Start of STORED RECORDS

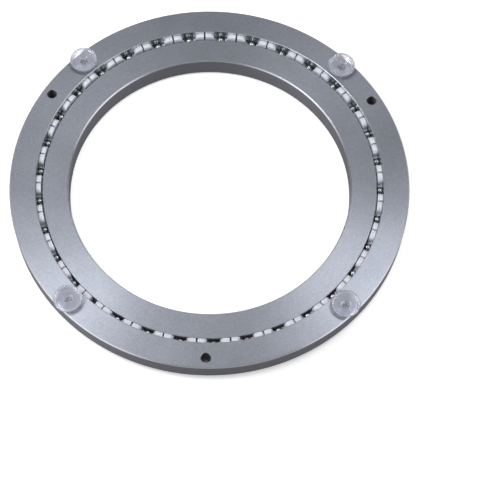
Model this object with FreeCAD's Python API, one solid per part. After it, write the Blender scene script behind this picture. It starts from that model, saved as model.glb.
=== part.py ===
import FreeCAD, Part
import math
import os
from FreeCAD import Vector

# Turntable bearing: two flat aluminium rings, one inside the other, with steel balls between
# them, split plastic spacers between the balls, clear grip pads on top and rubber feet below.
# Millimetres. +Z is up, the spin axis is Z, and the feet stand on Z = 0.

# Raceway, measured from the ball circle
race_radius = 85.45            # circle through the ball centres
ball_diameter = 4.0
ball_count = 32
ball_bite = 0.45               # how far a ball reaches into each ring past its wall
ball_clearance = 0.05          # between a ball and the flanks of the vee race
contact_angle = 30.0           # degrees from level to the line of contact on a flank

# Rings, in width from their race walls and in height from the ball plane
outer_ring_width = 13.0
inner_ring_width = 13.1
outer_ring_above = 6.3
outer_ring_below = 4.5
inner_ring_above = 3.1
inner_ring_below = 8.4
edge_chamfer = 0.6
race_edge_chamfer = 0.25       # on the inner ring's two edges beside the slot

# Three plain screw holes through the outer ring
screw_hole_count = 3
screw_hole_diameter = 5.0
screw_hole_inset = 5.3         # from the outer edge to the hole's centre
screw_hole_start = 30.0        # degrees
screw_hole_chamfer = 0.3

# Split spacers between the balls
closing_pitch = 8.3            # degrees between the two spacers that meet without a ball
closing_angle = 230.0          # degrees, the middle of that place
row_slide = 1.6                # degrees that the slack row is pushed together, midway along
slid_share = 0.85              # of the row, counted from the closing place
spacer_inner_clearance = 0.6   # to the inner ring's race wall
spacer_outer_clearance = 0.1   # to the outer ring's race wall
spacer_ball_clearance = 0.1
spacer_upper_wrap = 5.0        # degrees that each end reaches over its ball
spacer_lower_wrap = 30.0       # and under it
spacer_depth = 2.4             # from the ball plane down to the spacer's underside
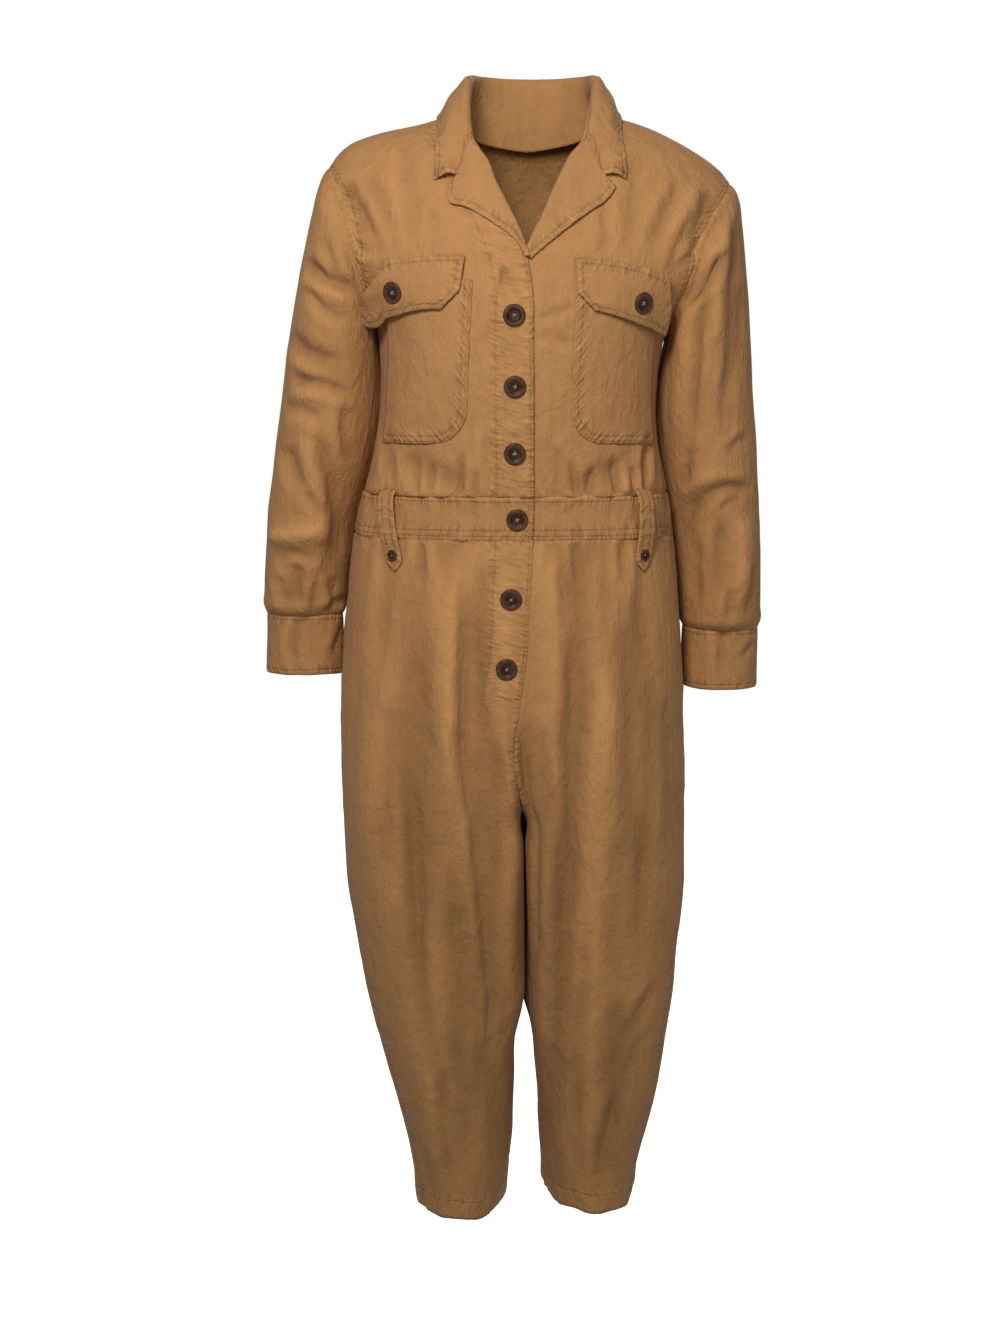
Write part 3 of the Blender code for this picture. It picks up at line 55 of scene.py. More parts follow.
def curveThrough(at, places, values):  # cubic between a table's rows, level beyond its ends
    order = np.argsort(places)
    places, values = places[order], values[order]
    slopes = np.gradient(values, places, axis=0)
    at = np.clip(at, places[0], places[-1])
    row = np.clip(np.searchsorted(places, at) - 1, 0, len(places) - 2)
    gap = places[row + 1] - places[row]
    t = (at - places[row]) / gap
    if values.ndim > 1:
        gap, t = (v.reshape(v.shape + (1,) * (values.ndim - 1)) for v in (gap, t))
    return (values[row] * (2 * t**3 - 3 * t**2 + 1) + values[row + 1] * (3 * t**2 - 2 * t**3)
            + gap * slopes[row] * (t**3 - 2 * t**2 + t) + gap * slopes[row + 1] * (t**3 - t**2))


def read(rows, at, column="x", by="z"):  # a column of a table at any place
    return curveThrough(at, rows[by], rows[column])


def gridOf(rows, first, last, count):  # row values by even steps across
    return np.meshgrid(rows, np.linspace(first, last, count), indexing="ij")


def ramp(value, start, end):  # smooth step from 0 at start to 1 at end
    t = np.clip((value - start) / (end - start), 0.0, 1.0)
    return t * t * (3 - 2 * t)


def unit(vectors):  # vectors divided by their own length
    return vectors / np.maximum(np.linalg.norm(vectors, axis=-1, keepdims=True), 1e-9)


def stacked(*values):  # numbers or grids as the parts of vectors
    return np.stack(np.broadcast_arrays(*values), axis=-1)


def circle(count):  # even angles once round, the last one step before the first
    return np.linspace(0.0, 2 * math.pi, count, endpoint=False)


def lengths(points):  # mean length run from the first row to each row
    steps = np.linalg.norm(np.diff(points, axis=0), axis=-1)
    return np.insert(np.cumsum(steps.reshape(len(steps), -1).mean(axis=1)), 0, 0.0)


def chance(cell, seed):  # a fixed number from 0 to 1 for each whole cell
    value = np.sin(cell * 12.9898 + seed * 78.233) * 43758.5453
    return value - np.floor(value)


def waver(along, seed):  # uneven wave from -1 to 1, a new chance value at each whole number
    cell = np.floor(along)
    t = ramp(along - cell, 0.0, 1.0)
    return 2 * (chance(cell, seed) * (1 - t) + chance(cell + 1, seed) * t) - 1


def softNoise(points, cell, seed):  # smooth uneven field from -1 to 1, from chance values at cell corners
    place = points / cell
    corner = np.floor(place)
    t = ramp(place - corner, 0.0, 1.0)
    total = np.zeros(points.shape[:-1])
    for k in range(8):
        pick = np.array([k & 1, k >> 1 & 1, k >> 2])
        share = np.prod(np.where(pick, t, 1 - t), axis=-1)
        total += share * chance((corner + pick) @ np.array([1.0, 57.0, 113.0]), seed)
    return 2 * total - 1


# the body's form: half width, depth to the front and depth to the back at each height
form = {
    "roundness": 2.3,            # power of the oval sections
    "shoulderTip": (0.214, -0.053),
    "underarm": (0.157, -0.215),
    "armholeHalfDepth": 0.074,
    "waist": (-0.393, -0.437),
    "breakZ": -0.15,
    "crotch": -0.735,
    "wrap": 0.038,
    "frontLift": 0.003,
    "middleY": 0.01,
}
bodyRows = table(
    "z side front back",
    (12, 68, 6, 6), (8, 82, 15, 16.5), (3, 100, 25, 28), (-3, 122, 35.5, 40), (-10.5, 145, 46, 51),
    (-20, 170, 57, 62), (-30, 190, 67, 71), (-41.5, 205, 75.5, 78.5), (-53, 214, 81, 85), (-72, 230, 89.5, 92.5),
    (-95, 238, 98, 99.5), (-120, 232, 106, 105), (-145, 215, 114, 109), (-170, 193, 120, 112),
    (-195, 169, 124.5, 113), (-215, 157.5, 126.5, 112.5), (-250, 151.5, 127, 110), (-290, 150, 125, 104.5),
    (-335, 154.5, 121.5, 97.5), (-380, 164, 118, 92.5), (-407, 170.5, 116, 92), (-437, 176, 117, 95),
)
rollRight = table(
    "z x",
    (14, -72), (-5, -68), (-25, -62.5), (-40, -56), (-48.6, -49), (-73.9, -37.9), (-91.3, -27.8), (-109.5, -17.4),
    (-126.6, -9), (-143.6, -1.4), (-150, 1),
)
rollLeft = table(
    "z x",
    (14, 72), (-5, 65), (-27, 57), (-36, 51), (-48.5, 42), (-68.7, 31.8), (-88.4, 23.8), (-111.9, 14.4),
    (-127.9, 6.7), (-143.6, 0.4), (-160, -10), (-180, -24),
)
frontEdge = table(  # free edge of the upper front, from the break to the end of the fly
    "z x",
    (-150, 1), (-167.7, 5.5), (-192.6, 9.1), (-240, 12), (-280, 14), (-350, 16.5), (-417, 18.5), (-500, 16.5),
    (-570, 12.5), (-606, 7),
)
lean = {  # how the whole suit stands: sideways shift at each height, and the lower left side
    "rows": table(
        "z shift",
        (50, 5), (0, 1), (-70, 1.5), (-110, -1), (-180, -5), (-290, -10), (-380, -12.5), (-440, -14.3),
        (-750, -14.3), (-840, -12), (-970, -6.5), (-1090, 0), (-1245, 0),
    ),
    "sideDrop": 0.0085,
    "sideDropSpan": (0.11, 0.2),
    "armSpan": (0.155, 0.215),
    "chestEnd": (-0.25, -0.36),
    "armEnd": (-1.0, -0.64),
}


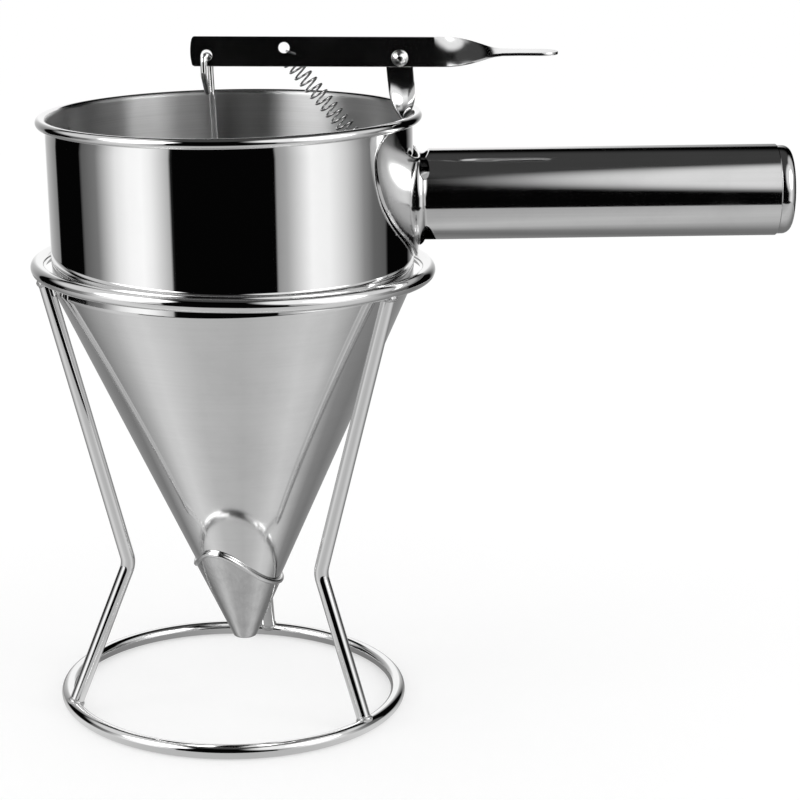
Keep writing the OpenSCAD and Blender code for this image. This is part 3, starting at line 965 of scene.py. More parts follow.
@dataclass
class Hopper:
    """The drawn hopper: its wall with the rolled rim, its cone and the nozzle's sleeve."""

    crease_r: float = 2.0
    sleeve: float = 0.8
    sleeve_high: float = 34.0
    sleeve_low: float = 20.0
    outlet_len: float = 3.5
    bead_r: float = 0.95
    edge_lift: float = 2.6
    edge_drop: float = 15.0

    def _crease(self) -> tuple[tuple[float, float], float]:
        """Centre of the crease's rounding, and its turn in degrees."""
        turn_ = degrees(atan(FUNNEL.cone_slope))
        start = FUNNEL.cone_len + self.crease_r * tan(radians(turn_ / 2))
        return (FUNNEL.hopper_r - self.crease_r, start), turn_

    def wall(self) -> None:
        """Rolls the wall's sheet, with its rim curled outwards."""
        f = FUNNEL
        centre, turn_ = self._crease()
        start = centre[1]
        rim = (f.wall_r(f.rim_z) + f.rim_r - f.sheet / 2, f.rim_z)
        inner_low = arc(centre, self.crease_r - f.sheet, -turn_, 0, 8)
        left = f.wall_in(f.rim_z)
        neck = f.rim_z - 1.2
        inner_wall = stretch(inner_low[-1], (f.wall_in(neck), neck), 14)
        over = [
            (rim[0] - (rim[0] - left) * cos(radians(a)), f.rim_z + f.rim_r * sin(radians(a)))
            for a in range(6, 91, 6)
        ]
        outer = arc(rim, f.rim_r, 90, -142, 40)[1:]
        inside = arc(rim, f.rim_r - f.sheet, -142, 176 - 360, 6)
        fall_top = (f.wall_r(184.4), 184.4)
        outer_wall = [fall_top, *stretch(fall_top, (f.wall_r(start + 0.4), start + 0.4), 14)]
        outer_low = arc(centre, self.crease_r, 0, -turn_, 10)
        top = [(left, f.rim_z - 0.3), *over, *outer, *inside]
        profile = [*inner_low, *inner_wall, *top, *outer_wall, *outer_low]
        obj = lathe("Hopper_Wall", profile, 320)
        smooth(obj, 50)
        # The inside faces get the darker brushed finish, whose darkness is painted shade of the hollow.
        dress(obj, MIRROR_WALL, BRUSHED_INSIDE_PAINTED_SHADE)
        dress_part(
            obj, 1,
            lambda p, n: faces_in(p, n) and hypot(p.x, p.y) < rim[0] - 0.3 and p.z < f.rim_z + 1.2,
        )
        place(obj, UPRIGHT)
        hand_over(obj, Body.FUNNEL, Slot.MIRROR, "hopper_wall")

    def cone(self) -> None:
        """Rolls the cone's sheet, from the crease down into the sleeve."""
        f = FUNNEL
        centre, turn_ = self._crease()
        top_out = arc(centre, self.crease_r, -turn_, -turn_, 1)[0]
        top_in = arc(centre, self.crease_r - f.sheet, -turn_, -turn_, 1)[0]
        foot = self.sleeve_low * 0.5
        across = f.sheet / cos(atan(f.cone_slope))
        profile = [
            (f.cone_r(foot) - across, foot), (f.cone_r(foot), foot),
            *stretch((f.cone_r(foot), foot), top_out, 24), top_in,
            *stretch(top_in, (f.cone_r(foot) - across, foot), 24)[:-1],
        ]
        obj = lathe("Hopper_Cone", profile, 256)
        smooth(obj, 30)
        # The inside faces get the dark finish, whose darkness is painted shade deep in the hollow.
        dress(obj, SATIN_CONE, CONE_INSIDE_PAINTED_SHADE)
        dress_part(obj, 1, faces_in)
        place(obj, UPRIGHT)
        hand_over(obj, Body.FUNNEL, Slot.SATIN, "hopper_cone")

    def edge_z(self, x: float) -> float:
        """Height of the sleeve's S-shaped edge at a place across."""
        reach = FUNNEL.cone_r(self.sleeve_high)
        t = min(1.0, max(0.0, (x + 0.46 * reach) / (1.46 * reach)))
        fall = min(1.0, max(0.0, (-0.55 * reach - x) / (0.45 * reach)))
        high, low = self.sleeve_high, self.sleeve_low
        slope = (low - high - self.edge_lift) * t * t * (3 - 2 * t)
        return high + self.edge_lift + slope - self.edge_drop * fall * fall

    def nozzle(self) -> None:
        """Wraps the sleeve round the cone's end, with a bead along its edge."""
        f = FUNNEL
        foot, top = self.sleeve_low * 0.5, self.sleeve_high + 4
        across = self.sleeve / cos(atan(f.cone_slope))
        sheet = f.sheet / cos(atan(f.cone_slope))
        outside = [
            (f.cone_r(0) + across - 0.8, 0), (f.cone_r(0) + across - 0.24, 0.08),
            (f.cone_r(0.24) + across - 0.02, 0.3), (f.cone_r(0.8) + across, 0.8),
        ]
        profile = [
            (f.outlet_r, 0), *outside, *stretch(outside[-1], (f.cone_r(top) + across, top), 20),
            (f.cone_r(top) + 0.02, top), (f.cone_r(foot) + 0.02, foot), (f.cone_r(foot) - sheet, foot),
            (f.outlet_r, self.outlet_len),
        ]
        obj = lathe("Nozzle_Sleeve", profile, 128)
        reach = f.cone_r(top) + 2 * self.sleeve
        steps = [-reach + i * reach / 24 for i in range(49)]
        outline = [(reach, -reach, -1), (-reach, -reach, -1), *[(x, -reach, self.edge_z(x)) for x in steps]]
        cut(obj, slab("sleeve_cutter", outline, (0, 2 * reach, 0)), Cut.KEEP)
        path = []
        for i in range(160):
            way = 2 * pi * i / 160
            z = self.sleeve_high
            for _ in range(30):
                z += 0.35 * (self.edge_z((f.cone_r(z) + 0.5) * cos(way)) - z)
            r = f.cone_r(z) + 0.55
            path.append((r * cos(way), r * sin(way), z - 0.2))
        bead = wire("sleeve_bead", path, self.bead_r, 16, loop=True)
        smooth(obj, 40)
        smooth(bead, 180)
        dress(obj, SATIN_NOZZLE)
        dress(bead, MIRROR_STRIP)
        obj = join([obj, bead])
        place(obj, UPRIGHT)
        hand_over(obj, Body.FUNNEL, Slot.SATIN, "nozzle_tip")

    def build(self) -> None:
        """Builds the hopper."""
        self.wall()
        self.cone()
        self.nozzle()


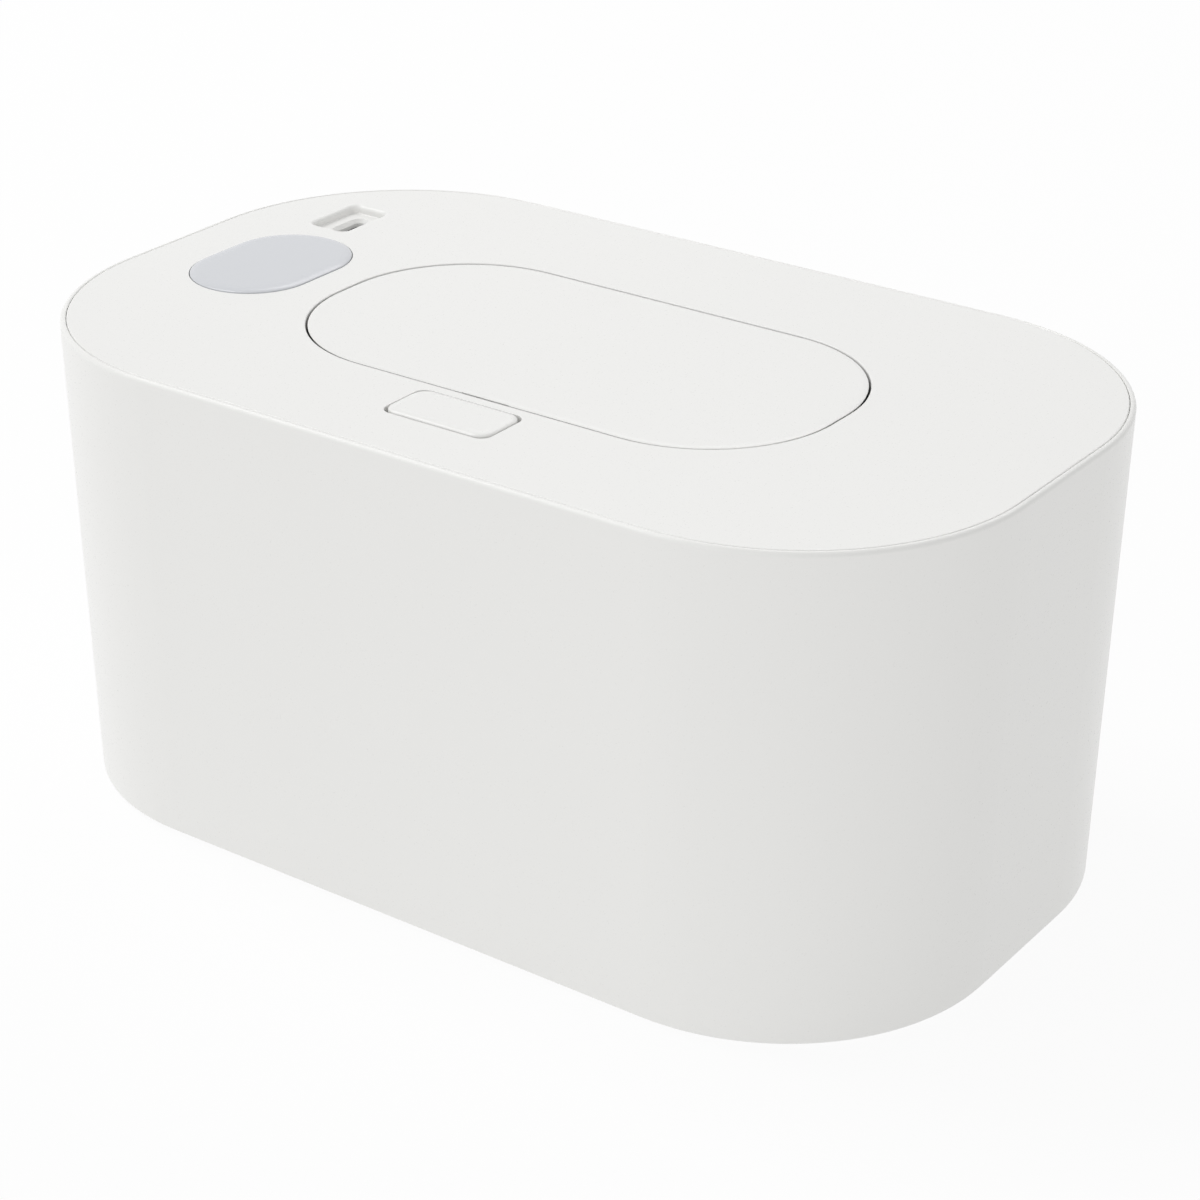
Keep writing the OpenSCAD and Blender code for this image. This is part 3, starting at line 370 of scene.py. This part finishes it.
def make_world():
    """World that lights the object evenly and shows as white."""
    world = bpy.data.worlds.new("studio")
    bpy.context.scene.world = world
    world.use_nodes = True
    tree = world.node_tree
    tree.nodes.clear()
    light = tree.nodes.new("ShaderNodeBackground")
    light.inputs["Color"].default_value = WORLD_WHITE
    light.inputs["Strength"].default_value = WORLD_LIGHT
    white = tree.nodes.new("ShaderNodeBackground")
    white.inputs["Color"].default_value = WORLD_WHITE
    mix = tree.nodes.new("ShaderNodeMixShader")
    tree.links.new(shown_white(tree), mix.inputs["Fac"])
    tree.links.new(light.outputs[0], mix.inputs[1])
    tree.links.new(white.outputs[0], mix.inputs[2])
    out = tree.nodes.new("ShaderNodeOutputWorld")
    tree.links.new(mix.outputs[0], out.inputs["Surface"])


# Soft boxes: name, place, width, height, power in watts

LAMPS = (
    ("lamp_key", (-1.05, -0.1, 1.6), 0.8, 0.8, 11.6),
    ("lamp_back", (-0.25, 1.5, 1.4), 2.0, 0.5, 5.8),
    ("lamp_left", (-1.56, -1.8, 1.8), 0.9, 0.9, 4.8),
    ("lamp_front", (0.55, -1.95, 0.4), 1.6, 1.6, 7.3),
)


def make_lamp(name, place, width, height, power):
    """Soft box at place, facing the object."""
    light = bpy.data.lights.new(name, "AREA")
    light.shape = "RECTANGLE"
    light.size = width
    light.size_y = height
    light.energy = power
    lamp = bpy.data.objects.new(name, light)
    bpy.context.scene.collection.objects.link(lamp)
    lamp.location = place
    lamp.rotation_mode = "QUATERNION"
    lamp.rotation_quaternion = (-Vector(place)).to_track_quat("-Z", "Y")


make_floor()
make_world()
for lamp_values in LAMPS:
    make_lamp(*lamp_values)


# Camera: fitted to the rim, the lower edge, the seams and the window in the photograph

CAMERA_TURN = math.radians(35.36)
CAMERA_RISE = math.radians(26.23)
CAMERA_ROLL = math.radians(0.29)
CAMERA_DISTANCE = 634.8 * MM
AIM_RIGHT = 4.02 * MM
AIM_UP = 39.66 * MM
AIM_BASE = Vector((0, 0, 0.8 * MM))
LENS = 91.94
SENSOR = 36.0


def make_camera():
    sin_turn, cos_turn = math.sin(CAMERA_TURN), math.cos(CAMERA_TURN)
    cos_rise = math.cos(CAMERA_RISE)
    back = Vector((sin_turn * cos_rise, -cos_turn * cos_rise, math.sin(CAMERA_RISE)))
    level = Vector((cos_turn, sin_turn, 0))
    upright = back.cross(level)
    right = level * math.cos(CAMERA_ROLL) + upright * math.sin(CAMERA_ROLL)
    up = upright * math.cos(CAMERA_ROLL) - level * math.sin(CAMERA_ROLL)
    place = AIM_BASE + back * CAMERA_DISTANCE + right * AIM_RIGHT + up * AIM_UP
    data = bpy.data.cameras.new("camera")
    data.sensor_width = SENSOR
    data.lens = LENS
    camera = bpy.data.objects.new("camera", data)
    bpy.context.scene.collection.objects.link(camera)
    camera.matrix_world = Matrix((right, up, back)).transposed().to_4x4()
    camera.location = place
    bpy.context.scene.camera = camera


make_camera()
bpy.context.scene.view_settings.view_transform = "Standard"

End of STORED RECORDS

▶ WHAT YOU SHOULD DO: Begin with the first line of the records and reproduce each line as is, ending with the line that holds "race_edge_chamfer = 0.25".

▶ ANSWER:
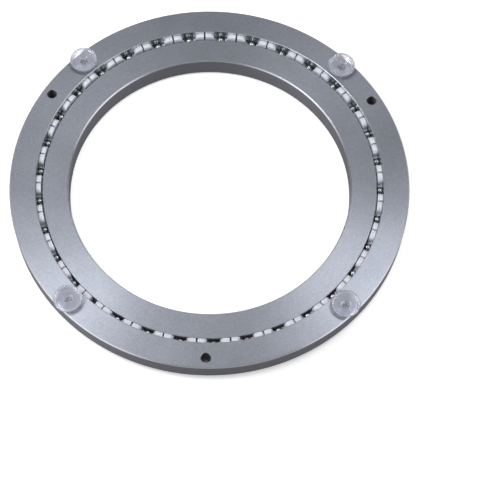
Model this object with FreeCAD's Python API, one solid per part. After it, write the Blender scene script behind this picture. It starts from that model, saved as model.glb.
=== part.py ===
import FreeCAD, Part
import math
import os
from FreeCAD import Vector

# Turntable bearing: two flat aluminium rings, one inside the other, with steel balls between
# them, split plastic spacers between the balls, clear grip pads on top and rubber feet below.
# Millimetres. +Z is up, the spin axis is Z, and the feet stand on Z = 0.

# Raceway, measured from the ball circle
race_radius = 85.45            # circle through the ball centres
ball_diameter = 4.0
ball_count = 32
ball_bite = 0.45               # how far a ball reaches into each ring past its wall
ball_clearance = 0.05          # between a ball and the flanks of the vee race
contact_angle = 30.0           # degrees from level to the line of contact on a flank

# Rings, in width from their race walls and in height from the ball plane
outer_ring_width = 13.0
inner_ring_width = 13.1
outer_ring_above = 6.3
outer_ring_below = 4.5
inner_ring_above = 3.1
inner_ring_below = 8.4
edge_chamfer = 0.6
race_edge_chamfer = 0.25       # on the inner ring's two edges beside the slot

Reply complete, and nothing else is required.